Descrédito das urnas
A PF lista uma reunião realizada entre Bolsonaro e a cúpula do Poder Executivo, em julho de 2022, na qual ele teria convocado os integrantes do governo a agirem antes das eleições para disseminarem fake news sobre a lisura das urnas. O encontro aconteceu 13 dias após a reunião com os embaixadores, realizada com o mesmo objetivo.
A PF afirma que, no encontro, outros integrantes do governo, como o ministro da Justiça, Anderson Torres, o ministro da Defesa, Paulo Sérgio Nogueira, do GSI, Augusto Heleno e o secretário-geral da Presidência em exercício, Mário Fernandes, propagaram mentiras sobre fraudes nas eleições.
Questionamento da lisura do processo eleitoral
O documento lista ainda a representação eleitoral apresentada pelo PL, após o segundo turno, com dados inconsistentes para questionar o resultado de mais de 200 mil urnas só no segundo turno. A PF aponta que o documento foi apresentado à Justiça Eleitoral com conhecimento de Bolsonaro e do presidente do partido, Valdemar Costa Neto.
Carta dos oficiais
Os agentes federais também citam que tiveram ações de pressão ao comandante do Exército, Freire Gomes, como a “Carta ao Comandante do Exército de Oficiais Superiores da Ativa do Exército Brasileiro”. A investigação aponta que o documento teve a anuência do ex-presidente.
Minuta de golpe
Outro elemento central da investigação foi a elaboração do decreto conhecido como “minuta do golpe”, com apoio do núcleo jurídico, que previa a ruptura institucional para impedir a posse de Lula. O documento havia sido impresso no Palácio do Planalto, sede do governo federal.
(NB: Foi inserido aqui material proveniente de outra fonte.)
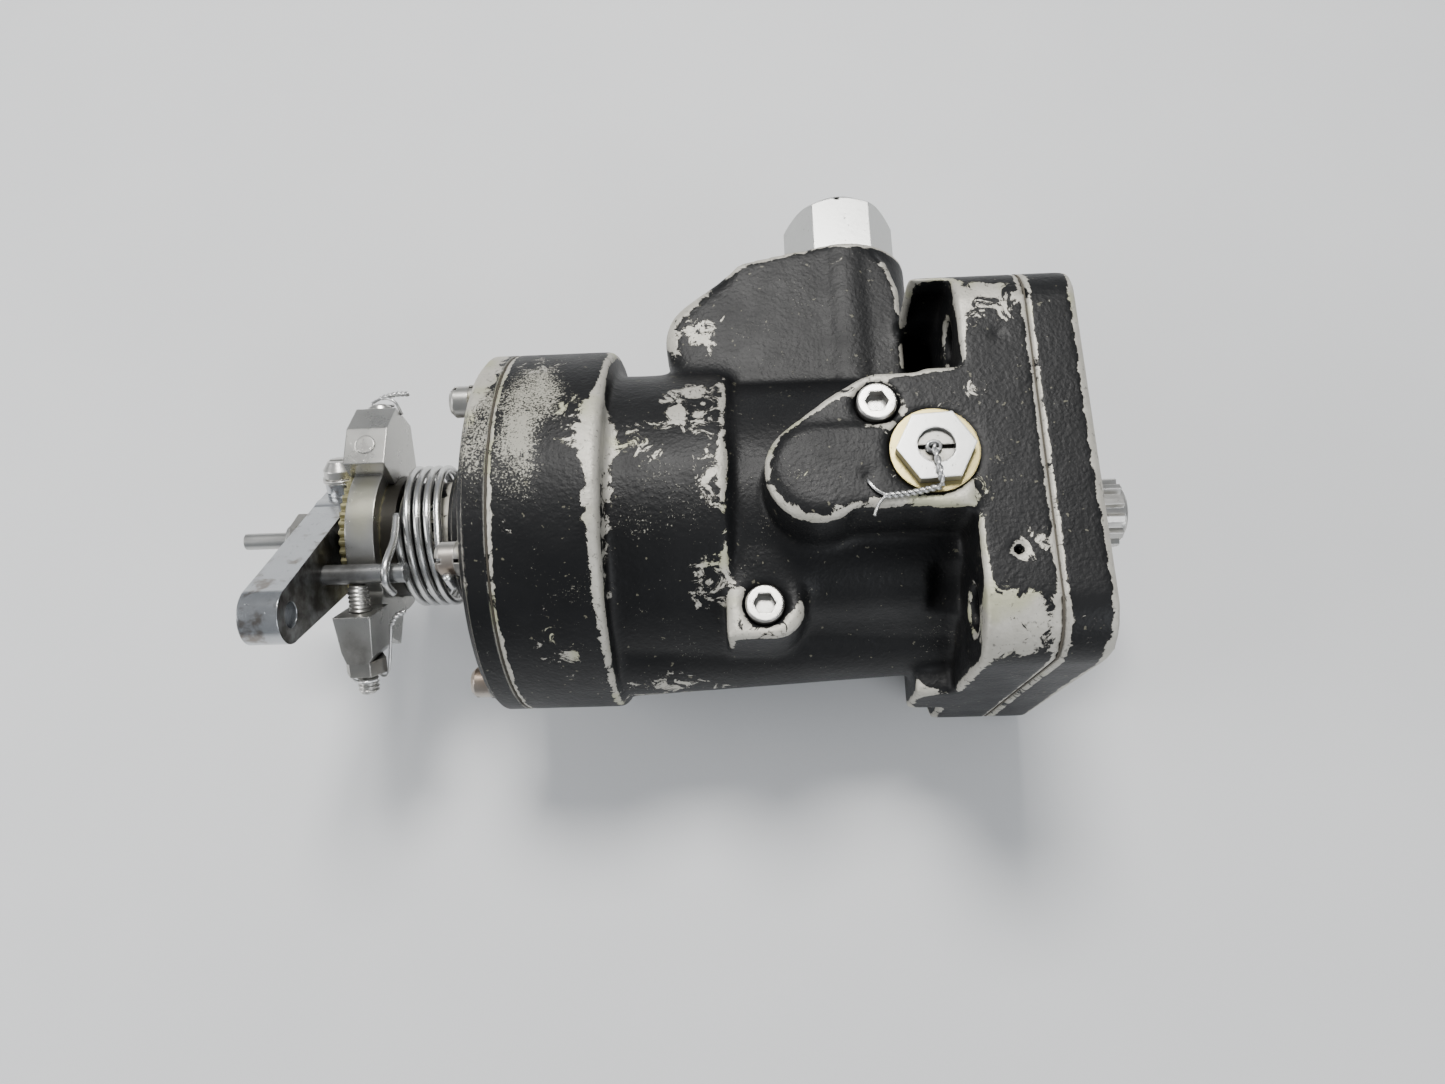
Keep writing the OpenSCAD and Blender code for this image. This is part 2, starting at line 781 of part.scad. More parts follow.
module lever_clamp_screw() color("#b9b4a4")
    difference() {
        union() {
            across_lever(-6.5, clamp_seat + 1, 1.5);
            across_lever(clamp_seat + 0.85, clamp_seat + 2.6, 3.3);
            across_lever(clamp_seat + 2.6, clamp_seat + 4.3, 3.3, 2.1);
        }
        rotate([lever_lean, 0, 0])
            block(lever_back - 1, lever_front + 1, clamp_seat + 3.1, clamp_seat + 5,
                -clamp_drop - 0.5, -clamp_drop + 0.5);
    }

module lever_tab_washer() color("#b3ae9c")
    difference() {
        across_lever(clamp_seat + 0.04, clamp_seat + 0.8, 3.7);
        across_lever(clamp_seat - 1, clamp_seat + 2, 1.65);
    }

module lever_nut() color("#a5a49c")
    difference() {
        hex_x(lever_front + 0.35, lever_front + 5.6, 9.5, 8);
        rod(lever_front - 1, lever_front + 7, 3.14);
    }

module spring_post() color("#8f9494")
    rod(124.3, lever_front, post_r, post_y, post_z);

module lever_spring() color("#b6b6b0")
    wire(concat(
        [[-127.3, -15.6, 12.2], [-127.3, -14.9, 16.4], [-127.1, -11.8, 17.6], [-126.8, -6, 15.4]],
        coil_x(126.6, 118.6, 13.75, lever_spring_turns, 20, 0, 0.06),
        [[-117.4, -10.5, 15.6], [-113.2, -16.6, 21.5], [-111.3, -18.6, 26], [-111.2, -18.2, 30]]),
        0.78, 8, [1, 0.02, 0.03]);

casting_flange();
casting_webs();
casting_barrel();
base_plate();
cover();
cover_gasket();
base_gasket();
cover_screws();
cover_lock_washers();
base_screws();
relief_plug();
relief_plug_washer();
relief_plunger();
relief_spring();
relief_adjuster();
side_plug();
side_plug_seal();
check_ball();
check_spring();
passage_screws();
base_bushing();
body_bushing();
idler_post();
drive_shaft();
drive_gear();
idler_gear();
flyweight_carrier();
flyweight_pins();
flyweight_1();
flyweight_2();
pilot_valve();
thrust_bearing();
lower_spring_seat();
speeder_spring();
upper_spring_seat();
seat_guide_pin();
control_shaft();
control_bushing();
control_seal();
serrated_collar();
stop_arm();
high_stop_screw();
low_stop_screw();
stop_jam_nut();
stop_arm_pin();
control_lever();
lever_clamp_screw();
lever_tab_washer();
lever_nut();
spring_post();
lever_spring();
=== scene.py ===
"""Looks of the propeller governor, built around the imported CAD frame.

Lengths in mm() are millimetres in the row frame. X is the drive axis, pointing out of the mounting
face, Z is up, and +Y is the side plug's side. Everything else is in metres.
"""

import math

import bmesh
import bpy
import numpy as np
from mathutils import Euler, Matrix, Vector


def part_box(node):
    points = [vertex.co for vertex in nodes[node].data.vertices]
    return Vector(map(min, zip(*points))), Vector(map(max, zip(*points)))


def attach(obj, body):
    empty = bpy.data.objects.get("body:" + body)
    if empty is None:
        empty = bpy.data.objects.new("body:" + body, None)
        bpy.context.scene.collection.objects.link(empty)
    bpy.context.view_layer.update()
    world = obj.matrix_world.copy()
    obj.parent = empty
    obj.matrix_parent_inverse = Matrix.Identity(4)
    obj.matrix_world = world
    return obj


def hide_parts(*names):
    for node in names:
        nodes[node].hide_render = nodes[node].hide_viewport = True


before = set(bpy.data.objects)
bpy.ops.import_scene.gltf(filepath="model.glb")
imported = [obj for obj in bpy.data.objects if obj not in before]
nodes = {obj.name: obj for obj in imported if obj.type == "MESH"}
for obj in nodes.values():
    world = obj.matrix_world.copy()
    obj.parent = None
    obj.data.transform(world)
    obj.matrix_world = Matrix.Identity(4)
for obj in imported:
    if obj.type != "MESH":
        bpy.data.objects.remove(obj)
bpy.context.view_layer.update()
FLOOR_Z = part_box("casting_flange")[0].z


def mm(*values):
    return Vector(values) / 1000


# ---------- material helpers ----------


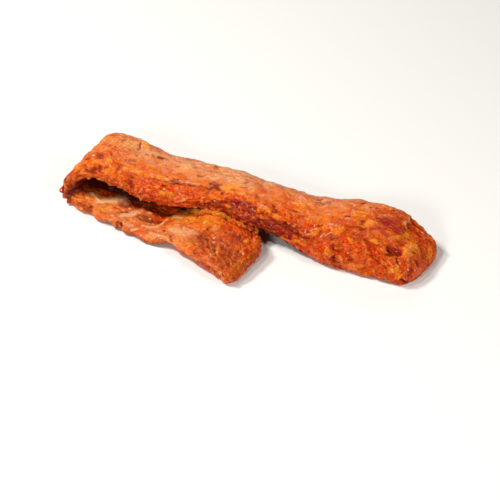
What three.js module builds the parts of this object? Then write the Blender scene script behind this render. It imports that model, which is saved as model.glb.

O arquivo, segundo os investigadores, determinava a decretação do Estado de Defesa no âmbito do Tribunal Superior Eleitoral (TSE) e a criação da Comissão de Regularidade Eleitoral para questionar a legalidade do processo eleitoral.
De acordo com a PF, Bolsonaro convocou uma reunião em dezembro de 2022 com os comandantes das Forças Armadas para apresentar a minuta, buscando respaldo para um golpe de Estado. Os comandantes do Exército e da Aeronáutica rejeitaram a proposta, enquanto o da Marinha, Almir Garnier, demonstrou apoio.